Red Bull Racing 'never take [winning] for granted', Christian Horner has insisted off the back of five victories for the team from the last six races in F1 – but whilst he acknowledges that the energy drinks-backed outfit's troublesome KERS 'power boost' is presently 'quite immature', he is adamant that it is not
the main focus at the moment.
Having elected against using KERS in the F1 2011 curtain-raising Australian Grand Prix in Melbourne following reliability issues during Friday practice Down Under, Red Bull took the plunge in Malaysia last weekend and fitted the system onto the cars of Sebastian Vettel and Mark Webber for qualifying and the race in Kuala Lumpur – and it was a tactic that backfired.
The luckless Australian's KERS failed before the grand prix had even got underway – costing him no fewer than seven places off the start and leaving him at the mercy of his rivals on the Sepang International Circuit's two long straights – whilst Vettel was plagued by intermittent issues that led to him having to switch his device off for much of the second half of the race.
Given the short timeframe available to investigate the spate of problems, RBR is not expected to run KERS in this weekend's Chinese Grand Prix in Shanghai – around a track that features one of the longest straights on the F1 calendar – causing some to speculate as to whether the sole real chink in the RB7's armour will end up costing the team dear.

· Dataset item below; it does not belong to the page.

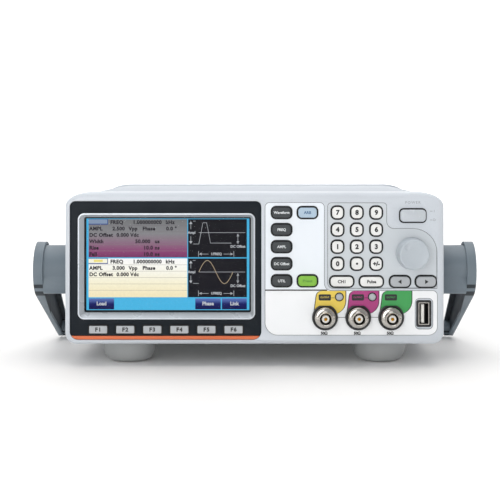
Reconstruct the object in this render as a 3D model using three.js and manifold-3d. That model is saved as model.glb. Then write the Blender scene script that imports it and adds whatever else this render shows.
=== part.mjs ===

Horner, however, is adamant that Red Bull is already beginning to better understand the system and that the team will soon get on top of the difficulties it has encountered with KERS – although refining it, he stresses, is not the main objective right now.
“We've gathered a huge amount of data,” affirmed the Milton Keynes-based squad's team principal, “and we plan to build on the experience we've had. With a system that is quite immature compared to some of our rivals, we just didn't want to take too many risks in arguably one of the harshest environments for it (Malaysia), so we became a bit conservative in our usage.
“McLaren and Ferrari are our chief concern. You can see that performance can ebb-and-flow. Ferrari looked to be having a very strong race (in Malaysia). We just need to focus on optimising our own performance, and we've managed to win the two opening grands prix of the season, which is a tremendous start. We'll look to build on this form as we head to China.”
Indeed, notwithstanding the KERS woes, Vettel does
hold a flawless 100 per cent record in 2011 thus far, and Horner contends that if anything, tyres are a far more significant factor in the sport's bold new era this year and 'the biggest performance differentiator'.
To that end, a lightning-fast 2.7-second pit-stop for the defending F1 World Champion at Sepang, the Englishman argues, is clear proof that Red Bull Racing remains firmly committed to the pursuit of glory.
“Within this team, it's very simple,” explains the 37-year-old, a former racer himself. “You can see the thrill and enjoyment the team get out of winning. You can see it in the expression of every team member's face – they never take it for granted. You can see it when they've completed a good pit-stop, a good qualifying, all those factors.
“The work ethic is tremendous at the moment, not just with the guys at the track, but also behind-the-scenes within the less glamorous departments – the electronics guys, the inspection guys. They're all just going that extra yard – and it's paying dividends.”